You want your readers to wonder which way the climax, or climactic moment, is going to go. Is it possible that things are actually not going to work out? Is this the end for the protagonist? What’s going to happen!
That’s what your protagonist is freaking out about, so your readers should be too.
In order to make that happen, you need to really – mentally – put yourself in your main character’s shoes.
I should probably stress that one word again. Mentally. You need to put yourself in your main character’s shoes mentally.
So, for instance, if your main character is tied to the train tracks out along some barren stretch of land, please, please, please don’t try to replicate the scene. That’s not safe or smart. Plus, it’s probably a more time-consuming way of connecting with your protagonist than it needs to be.
You’d have to research where the closest barren stretch of train-tracked earth is, then drive to it and arrange yourself out on the rails.
That would take time. Perhaps a lot of it. When you could instead be writing the next phase of your literary climax.
So instead, close your eyes. Take a deep breath. And then imagine you’re right there in the moment.
You’re a creative writer. You’ve got a good imagination. So it shouldn’t be too difficult.
This is what comes to mind when I think about that wild, wild West situation above…
I’ve personally never laid down on railroad tracks before, but I imagine it’s not very comfortable. If I’m lying horizontally across it, it’s going to make for one really uneven bed, what with the thick steel bars biting into my back and legs.
Or how about the ropes binding me? They’re tight and cutting off my circulation. Even if I had a knife in my hands to saw through my restraints, which I don’t, I don’t think my fingers would be able to work properly when they’re so numb.
One part of me wishes the same could be true for my spine, which is aching from the unnatural position it’s been forced into.
Off in the distance, I can hear the distant sound of a train’s whistle, sending my brain into a state of denial. The words “it can’t have come to this” run through my head on repeat.
It can’t have come to this. It just can’t have!
Yet my body knows what my mind refuses to acknowledge, and so a surge of sheer panic races through my stomach. My chest feels compressed like I’m buried under a pile of boulders, and it hurts to draw in each breath.

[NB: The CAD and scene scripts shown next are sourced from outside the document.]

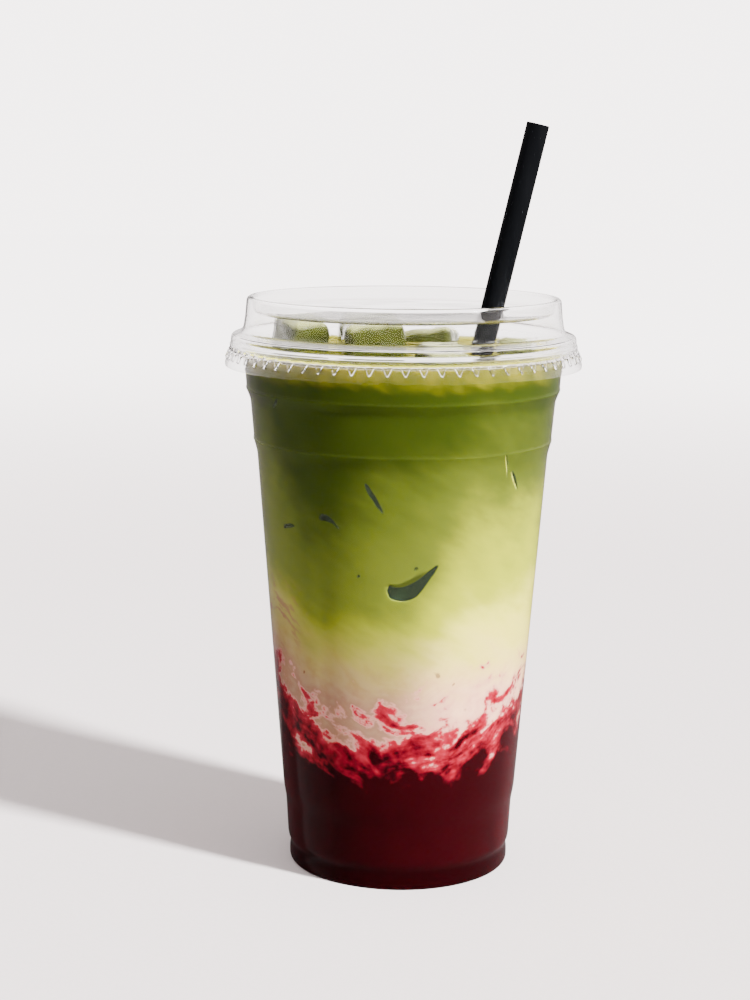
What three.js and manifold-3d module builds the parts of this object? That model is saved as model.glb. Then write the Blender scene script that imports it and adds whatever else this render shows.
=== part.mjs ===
// Iced matcha latte in a clear take-away cup: a thin plastic cup with a curled rim, a flat lid
// pressed over it, a black straw that leans through the lid, and a layered drink of fruit puree,
// milk and matcha with ice blocks that stand up out of it.
// Millimetres, +Z up, origin at the middle of the cup's foot, the straw leans towards +X.

import * as THREE from 'three';
import { mergeVertices } from 'three/addons/utils/BufferGeometryUtils.js';
import { ConvexGeometry } from 'three/addons/geometries/ConvexGeometry.js';
import { RoundedBoxGeometry } from 'three/addons/geometries/RoundedBoxGeometry.js';
import Module from 'manifold-3d';

const wasm = await Module();
wasm.setup();

// Free space kept between two pieces that touch in the real cup.
const GAP = 0.3;

// Cup: outside of the wall from the foot up, as [radius, height], then a curled rim.
const CUP_WALL = 0.6;
const CUP_SEGMENTS = 48;
const FOOT_INNER_RADIUS = 30.2;
const BASE_RISE = 2.0;
const BASE_RADIUS = 28.6;
const CUP_SECTION = [
	[ 31.9, 0 ], [ 32.45, 0.7 ], [ 32.45, 3.0 ], [ 32.15, 5.2 ], [ 32.95, 7.4 ],
	[ 33.6, 18.8 ], [ 34.35, 22.8 ], [ 42.15, 123.8 ], [ 43.15, 128.0 ],
	[ 44.05, 137.8 ], [ 45.15, 141.2 ], [ 45.85, 150.0 ],
];
const RIM_OUTER_RADIUS = 49;
const RIM_TOP = 154.5;
const RIM_CURL_RADIUS = 1.87;
const RIM_CURL_END = - 110;

// Lid: its upper side from the axis out to the lip, as [radius, height].
const LID_WALL = 0.5;
const LID_SEGMENTS = 66;
const PANEL_HEIGHT = 162.9;
const CROWN_RADIUS = 44.0;
const CROWN_CENTRE_HEIGHT = 165.9;
const CROWN_ROUND = 1.1;
const LID_PANEL = [ [ 0, PANEL_HEIGHT ], [ 42.1, PANEL_HEIGHT ], [ 42.7, 163.5 ] ];
const LID_SKIRT = [
	[ 45.6, 160.5 ], [ 46.1, 156.5 ], [ 46.8, 155.5 ], [ 49.5, 155.4 ],
	[ 50.15, 154.4 ], [ 49.84, 152.8 ], [ 51.3, 148.4 ], [ 51.25, 147.5 ],
];
const RIB_TOP = 152.6;
const RIB_BOTTOM = 149.6;
const RIB_TOP_WIDTH = 3.1;
const RIB_BOTTOM_WIDTH = 0.9;
const RIB_RADIUS = 50.75;

// Straw: a straight tube in the XZ plane.
const STRAW_RADIUS = 3.25;
const STRAW_WALL = 0.35;
const STRAW_SIDES = 24;
const STRAW_TOP = new THREE.Vector3( 37.4, 0, 216 );
const STRAW_IN_LID = new THREE.Vector3( 25.2, 0, PANEL_HEIGHT );
const STRAW_FOOT_HEIGHT = 3.8;
const STRAW_HOLE_RADIUS = 4.0;

// Drink: its level, and the mean heights of the two wavy borders between its layers.
const DRINK_LEVEL = 150.5;
const DRINK_SEGMENTS = 36;
const DRINK_RINGS = 3;
const FRUIT_MEAN_TOP = 42;
const MILK_MEAN_TOP = 79;

// Ice that stands out of the drink: centre, size, turn in degrees and how much it narrows upwards.
const ICE_ROUND = 2.4;
const ICE_BLOCKS = [
	{ name: 'ice_centre', at: [ - 9, 3, 150.0 ], size: [ 18, 21, 20 ], turn: [ 5, - 2, 8 ], narrows: 0.10 },
	{ name: 'ice_left', at: [ - 30.6, 12.5, 150.8 ], size: [ 13, 17, 18 ], turn: [ 4, 6, 28 ], narrows: 0.16 },
	{ name: 'ice_right', at: [ 33.2, 9, 145.6 ], size: [ 11, 19, 17 ], turn: [ - 6, 4, - 12 ], narrows: 0.12 },
	{ name: 'ice_front', at: [ 10.5, - 17, 146.0 ], size: [ 15, 14, 16 ], turn: [ 10, 8, 20 ], narrows: 0.20 },
	{ name: 'ice_back', at: [ 8, 29, 146.6 ], size: [ 19, 15, 17 ], turn: [ - 7, - 6, - 15 ], narrows: 0.14 },
];

// Shared shape helpers

function arc( radius, height, round, fromDegrees, toDegrees, steps ) {

	const points = [];
	for ( let i = 0; i <= steps; i ++ ) {

		const angle = THREE.MathUtils.degToRad( fromDegrees + ( toDegrees - fromDegrees ) * i / steps );
		points.push( [ radius + round * Math.cos( angle ), height + round * Math.sin( angle ) ] );

	}

	return points;

}

// Moves an open outline to its left by a distance, with mitred corners.
function inset( outline, distance ) {

	const points = outline.map( ( [ r, z ] ) => new THREE.Vector2( r, z ) );
	const normals = points.slice( 1 ).map( ( point, i ) => {

		const along = point.clone().sub( points[ i ] ).normalize();
		return new THREE.Vector2( - along.y, along.x );

	} );
	return points.map( ( point, i ) => {

		const before = normals[ Math.max( i - 1, 0 ) ];
		const after = normals[ Math.min( i, normals.length - 1 ) ];
		const mitre = before.clone().add( after ).multiplyScalar( distance / ( 1 + before.dot( after ) ) );
		return [ point.x + mitre.x, point.y + mitre.y ];

	} );

}

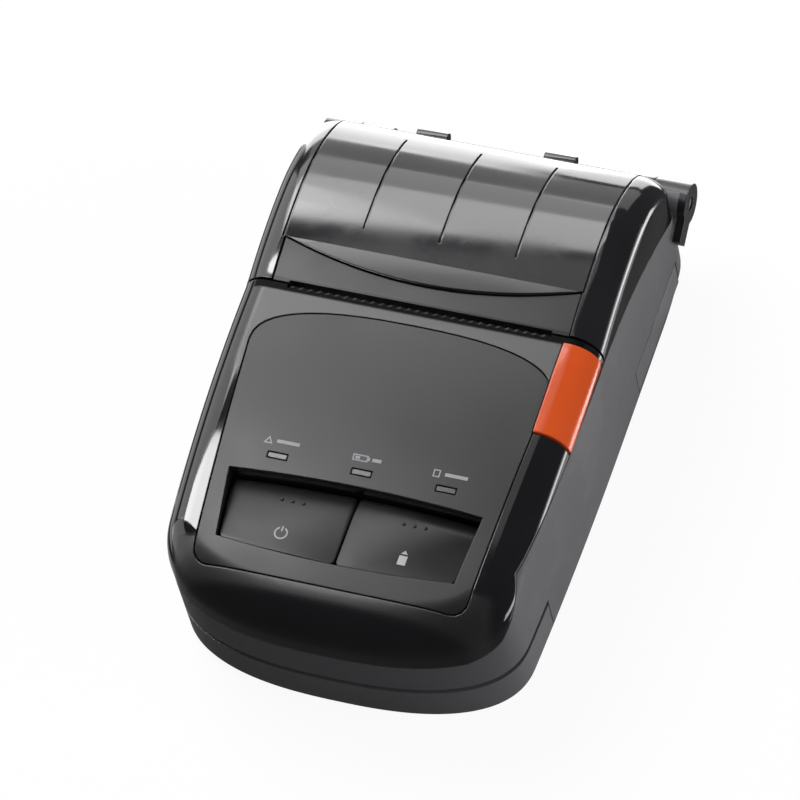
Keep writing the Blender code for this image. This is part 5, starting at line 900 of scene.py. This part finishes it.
def softbox(name, azimuth, elevation, distance, width, height, radiance, rays, target=CENTRE):
    """A soft rectangle that faces a point. Azimuth turns from +Y towards +X.

    It lights matte surfaces (diffuse rays) or shows in glossy ones (glossy rays).
    """
    azimuth, elevation = math.radians(azimuth), math.radians(elevation)
    away = Vector((math.sin(azimuth) * math.cos(elevation),
                   math.cos(azimuth) * math.cos(elevation), math.sin(elevation)))
    data = bpy.data.lights.new(name, "AREA")
    data.shape = "RECTANGLE"
    data.size, data.size_y = width, height
    data.energy = radiance * math.pi * width * height
    lamp = bpy.data.objects.new(name, data)
    lamp.location = Vector(target) + away * distance
    lamp.rotation_euler = away.to_track_quat("Z", "Y").to_euler()
    lamp.visible_camera = False
    lamp.visible_diffuse = rays == "diffuse"
    lamp.visible_glossy = rays == "glossy"
    bpy.context.scene.collection.objects.link(lamp)


# Fitted to the photograph: degrees, metres, and pixels for the focal length and the centre
CAMERA = dict(azimuth=30.748, elevation=55.843, roll=-15.102, distance=1.3100, focal=6169.9,
              centre=(433.27, 366.09), target=(0.0, 0.0087, 0.0200))
IMAGE_SIDE, SENSOR = 800, 36.0
CLIP_START, CLIP_END = 0.05, 20.0


def build_camera():
    azimuth, elevation = math.radians(CAMERA["azimuth"]), math.radians(CAMERA["elevation"])
    roll = math.radians(CAMERA["roll"])
    away = Vector((math.sin(azimuth) * math.cos(elevation),
                   -math.cos(azimuth) * math.cos(elevation), math.sin(elevation)))
    right = Vector((math.cos(azimuth), math.sin(azimuth), 0))
    up = away.cross(right)
    across = right * math.cos(roll) + up * math.sin(roll)
    above = up * math.cos(roll) - right * math.sin(roll)
    data = bpy.data.cameras.new("photo_camera")
    data.sensor_width = SENSOR
    data.lens = CAMERA["focal"] * SENSOR / IMAGE_SIDE
    data.shift_x = (IMAGE_SIDE / 2 - CAMERA["centre"][0]) / IMAGE_SIDE
    data.shift_y = (CAMERA["centre"][1] - IMAGE_SIDE / 2) / IMAGE_SIDE
    data.clip_start, data.clip_end = CLIP_START, CLIP_END
    camera = bpy.data.objects.new("photo_camera", data)
    turn = Matrix((across, above, away)).transposed().to_4x4()
    position = Vector(CAMERA["target"]) + away * CAMERA["distance"]
    camera.matrix_world = Matrix.Translation(position) @ turn
    bpy.context.scene.collection.objects.link(camera)
    bpy.context.scene.camera = camera


bpy.context.scene.view_settings.view_transform = "Standard"
dress_nodes()
label_marks()
key_marks()
key_dots()
lens_strip()
build_stage()
build_world()
for light in LIGHTS:
    softbox(*light)
build_camera()
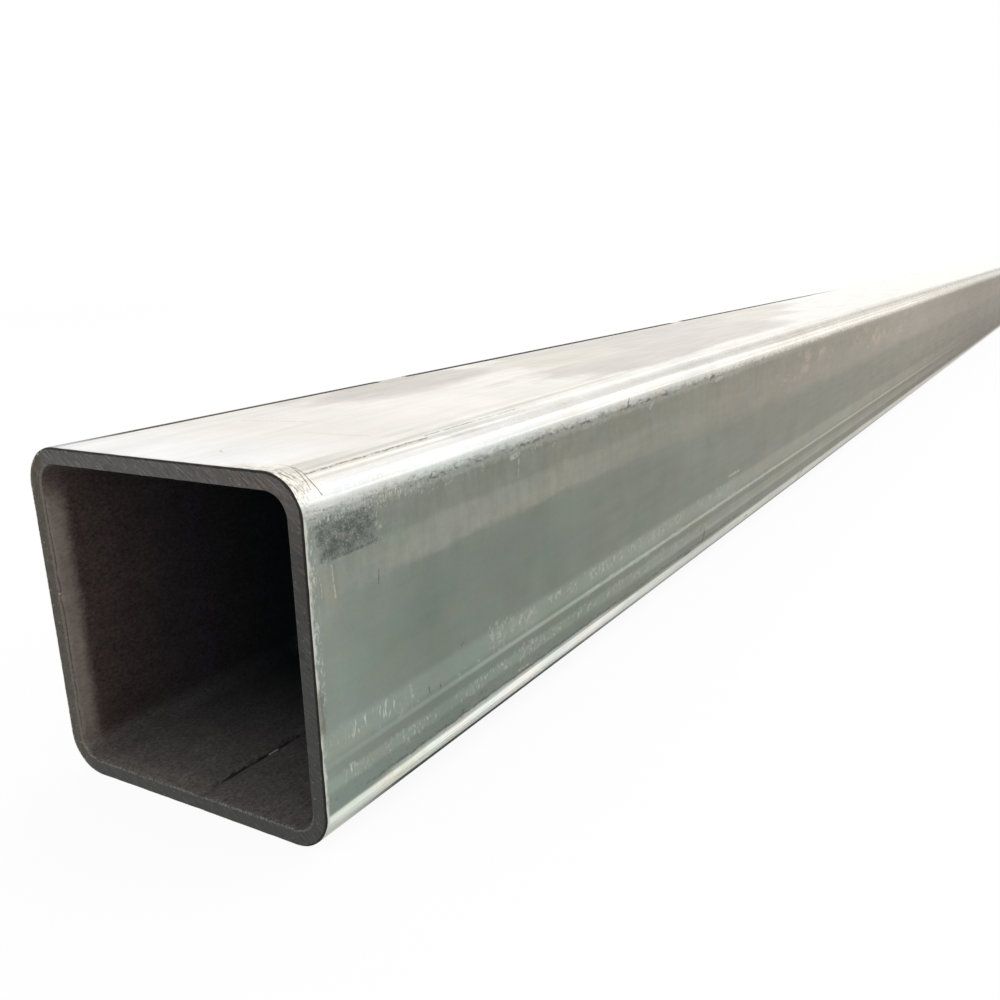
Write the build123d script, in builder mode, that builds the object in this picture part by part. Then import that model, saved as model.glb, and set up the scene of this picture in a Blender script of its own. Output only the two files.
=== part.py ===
"""Square hollow section: a cold-formed, seam-welded steel tube, cut square at both ends.

Steel strip is rolled round into a tube, its two edges are pressed together and welded, and
sizing rolls then square it up. That history gives the section its three tell-tale forms: bends
with one inside radius at all four corners, a bead of squeezed-out metal along the weld inside
the tube, and a shallow hollow along the same weld outside, where the outer bead was planed off.

Frame: the tube lies along X, +Z is up, and the origin is on the floor under the middle of the
tube. All sizes are in millimetres.
"""

from build123d import *
import os

# ---- driving dimensions ----------------------------------------------------------------------
side = 100.0  # outside width and height of the section
wall = 4.75  # thickness of the strip
bend_inside = 6.65  # radius on the inside of each corner
length = 3000.0  # half of the 6 m length that the mill sells

seam_offset = 3.2  # the weld lies this far from the middle of the bottom wall, towards -Y
bead_width = 3.0  # weld bead inside the tube, where it leaves the wall
bead_height = 0.9  # how far the bead stands up from the wall
bead_root = 0.6  # radius of the hollow between bead and wall, on each side

scarf_width = 7.0  # strip along the outside of the weld that the mill planes
scarf_depth = 0.12  # how deep the plane cuts at the middle of that strip

edge_break = 0.35  # bevel that deburring leaves round the outer and inner edge of a cut end

# ---- sizes that follow -----------------------------------------------------------------------
bend_outside = bend_inside + wall
bore = side - 2 * wall
seam = -seam_offset
end_plane = Plane.YZ.offset(-length / 2)  # sketch X is the tube's Y, sketch Y is the tube's Z


def across_seam(width, z):
    """The two points at height z that stand half a width either side of the weld."""
    return (seam - width / 2, z), (seam + width / 2, z)


def foot_of_bead(corner):
    """Whether a corner of the section is where the weld bead meets the bottom wall."""
    reach = abs(corner.X - seam)
    return abs(corner.Y - wall) < wall / 100 and abs(reach - bead_width / 2) < bead_width / 100


# ---- the tube --------------------------------------------------------------------------------
with BuildPart() as square_tube:
    with BuildSketch(end_plane) as section:
        with Locations((0, side / 2)):
            RectangleRounded(side, side, bend_outside)
            RectangleRounded(bore, bore, bend_inside, mode=Mode.SUBTRACT)

        # The bead: an arch over the weld, with its feet sunk into the wall.
        with BuildLine():
            left_foot, right_foot = across_seam(bead_width, wall)
            left_root, right_root = across_seam(bead_width, wall / 2)
            ThreePointArc(left_foot, (seam, wall + bead_height), right_foot)
            Polyline(right_foot, right_root, left_root, left_foot)
        make_face()

        # The planed strip: a hollow with the curve of the plane's blade.
        with BuildLine():
            left_lip, right_lip = across_seam(scarf_width, 0)
            ThreePointArc(left_lip, (seam, scarf_depth), right_lip)
            Line(right_lip, left_lip)
        make_face(mode=Mode.SUBTRACT)

        fillet(section.vertices().filter_by(foot_of_bead), bead_root)
    extrude(amount=length)

    # Deburring takes the sharp edge off both cut ends, outside and inside.
    cut_faces = square_tube.faces().filter_by(Axis.X)
    chamfer(cut_faces.edges(), edge_break)

square_tube.part.label = "square_tube"

os.makedirs("parts", exist_ok=True)
export_step(square_tube.part, "parts/square_tube.step")
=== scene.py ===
# %% [markdown]
# # A square steel tube, from its packed frame to a finished render
#
# The object is one length of square hollow section: a steel strip that was rolled round, welded along
# its edges and pressed square between rollers, then sawn off at both ends. The frame brings the plain
# solid. This lesson gives it the skin of the real thing: burnished bends, roll marks, a dull saw cut, a
# weld bead with an uneven crest and a dark, scaly bore. Some light is painted into it too: highlights on
# the bends, a lighter top wall, light deep in the bore, and shade along some edges and at the weld.
# Blender works in metres. The tube lies along X with its near end at -X, and it rests on the floor at Z = 0.

# %% Load the frame
import math

import bpy
from mathutils import Matrix, Vector, noise


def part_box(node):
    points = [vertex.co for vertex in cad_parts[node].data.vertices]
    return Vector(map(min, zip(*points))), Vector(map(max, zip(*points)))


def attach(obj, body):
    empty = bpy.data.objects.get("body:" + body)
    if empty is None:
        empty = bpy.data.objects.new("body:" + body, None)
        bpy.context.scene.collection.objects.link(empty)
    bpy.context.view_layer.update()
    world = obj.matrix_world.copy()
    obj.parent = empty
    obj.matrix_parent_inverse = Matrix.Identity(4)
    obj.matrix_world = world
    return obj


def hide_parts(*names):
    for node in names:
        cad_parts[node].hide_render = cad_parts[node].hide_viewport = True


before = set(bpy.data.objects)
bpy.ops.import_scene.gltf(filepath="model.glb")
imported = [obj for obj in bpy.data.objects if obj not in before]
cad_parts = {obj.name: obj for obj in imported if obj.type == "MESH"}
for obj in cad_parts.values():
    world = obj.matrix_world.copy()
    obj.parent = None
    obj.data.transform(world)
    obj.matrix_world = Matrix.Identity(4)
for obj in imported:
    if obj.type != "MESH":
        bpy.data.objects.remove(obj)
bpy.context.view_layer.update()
tube_low, tube_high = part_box("square_tube")
MM = 0.001
near_end = tube_low.x
length = tube_high.x - tube_low.x
side = tube_high.z - tube_low.z
print("tube length", round(length, 4), "side", round(side, 4), "near end at", round(near_end, 4))

# %% [markdown]
# ## The camera
#
# The tube is seen from close by, a little above its top wall and off to one side, so the near end is
# large and the long edges run together quickly. A wide lens close to the object gives that look. The
# camera could be aimed with a Track To constraint, but then its roll would be out of our hands. Here its
# three axes are worked out from a heading, a tilt and a roll, and a small lens shift moves the picture
# without turning the camera.

# %% Place the camera
lens_millimetres = 36.0
sensor_millimetres = 36.0
camera_in_front = 0.16827
camera_to_side = 0.19976
camera_above_axis = 0.09592
heading = math.radians(33.152)
tilt = math.radians(18.144)
roll = math.radians(-2.013)
shift_across = 0.04996
shift_up = 0.08348

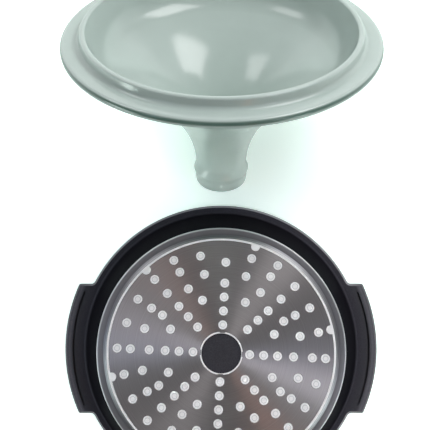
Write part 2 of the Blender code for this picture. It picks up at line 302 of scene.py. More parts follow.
def arc(radius: float, start: float, stop: float, steps: int,
        centre: Point2 = (0.0, 0.0)) -> list[Point2]:
    """Points of an arc in plan.

    Args:
        radius: The arc's radius.
        start: The first angle.
        stop: The last angle.
        steps: The number of facets.
        centre: The arc's centre.

    Returns:
        The arc's points, both ends included.
    """
    return [(centre[0] + radius * math.cos(start + (stop - start) * i / steps),
             centre[1] + radius * math.sin(start + (stop - start) * i / steps))
            for i in range(steps + 1)]


# ---- modelling


def only(piece: Piece) -> None:
    """Make a piece the one that is selected and active."""
    bpy.ops.object.select_all(action="DESELECT")
    piece.select_set(True)
    bpy.context.view_layer.objects.active = piece


def in_edit_mode(piece: Piece, work: Callable[[], None]) -> None:
    """Run operators on a piece in edit mode, with all of it selected at the start.

    Args:
        piece: The piece to work on.
        work: What is done there.
    """
    only(piece)
    bpy.ops.object.mode_set(mode="EDIT")
    bpy.ops.mesh.select_all(action="SELECT")
    work()
    bpy.ops.object.mode_set(mode="OBJECT")


def drawn_chain(name: str, points: Sequence[tuple[float, float, float]]) -> Piece:
    """Draw a chain of edges by extruding one vertex from point to point.

    Args:
        name: The new object's name.
        points: Its points in millimetres.

    Returns:
        The object.
    """
    bpy.ops.object.select_all(action="DESELECT")
    bpy.ops.mesh.primitive_plane_add(size=MM)
    piece = bpy.context.active_object
    piece.name = name
    track = [Vector(p) * MM for p in points]

    def extrude_along() -> None:
        bpy.ops.mesh.merge(type="CENTER")
        bpy.ops.transform.translate(value=track[0])
        for here, there in zip(track, track[1:]):
            bpy.ops.mesh.extrude_region_move(TRANSFORM_OT_translate={"value": there - here})

    in_edit_mode(piece, extrude_along)
    return piece


def turned(name: str, outline: Sequence[Point2], steps: int) -> Piece:
    """Turn an outline about the upright axis.

    Args:
        name: The new object's name.
        outline: Points as radius and height in millimetres.
        steps: The facets of the whole turn.

    Returns:
        The turned solid.
    """
    piece = drawn_chain(name, [(r, 0.0, z) for r, z in outline])

    def spin() -> None:
        bpy.ops.mesh.spin(steps=steps, angle=math.tau, center=(0, 0, 0), axis=(0, 0, 1))
        bpy.ops.mesh.select_all(action="SELECT")
        bpy.ops.mesh.remove_doubles(threshold=WELD)
        bpy.ops.mesh.normals_make_consistent(inside=False)

    in_edit_mode(piece, spin)
    return piece


def raised(name: str, outline: Sequence[Point2], bottom: float, top: float) -> Piece:
    """Fill an outline in plan and extrude it upwards.

    Args:
        name: The new object's name.
        outline: Points in plan in millimetres, anticlockwise.
        bottom: The lower height.
        top: The upper height.

    Returns:
        The solid.
    """
    piece = drawn_chain(name, [(x, y, bottom) for x, y in (*outline, outline[0])])

    def fill_and_extrude() -> None:
        bpy.ops.mesh.select_all(action="SELECT")
        bpy.ops.mesh.remove_doubles(threshold=WELD)
        bpy.ops.mesh.edge_face_add()
        bpy.ops.mesh.extrude_region_move(
            TRANSFORM_OT_translate={"value": (0.0, 0.0, (top - bottom) * MM)})
        bpy.ops.mesh.select_all(action="SELECT")
        bpy.ops.mesh.normals_make_consistent(inside=False)

    in_edit_mode(piece, fill_and_extrude)
    return piece


def apply_modifier(piece: Piece, kind: str, settings: dict) -> None:
    """Put a modifier on a piece and apply it.

    Args:
        piece: The piece to change.
        kind: The modifier's type.
        settings: Its values by property name.
    """
    modifier = piece.modifiers.new(kind.lower(), kind)
    for key, value in settings.items():
        setattr(modifier, key, value)
    only(piece)
    bpy.ops.object.modifier_apply(modifier=modifier.name)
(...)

The train whistle sounds again, closer this time, and I can smell my fear now. It’s sickeningly sweet: cloying even.
Nauseated, I try to roll myself off the tracks again, but it doesn’t work. Of course it doesn’t work. Why would I have ever thought it would work?
A hysterical sob leaves my constricted throat, drowned out by the clacking sound of my oncoming, unavoidable fate.
It’s those kinds of personalized touches – the sounds and sensations – that add real drama to a literary climax. They make it more realistic and more tense, dragging it out until readers are dreading the conclusion while simultaneously begging to know what’s going to happen.
That’s the writer’s climactic challenge right there. And the only way to conquer that challenge is by spreading the pain and suffering around between the main character, the reader… and yourself.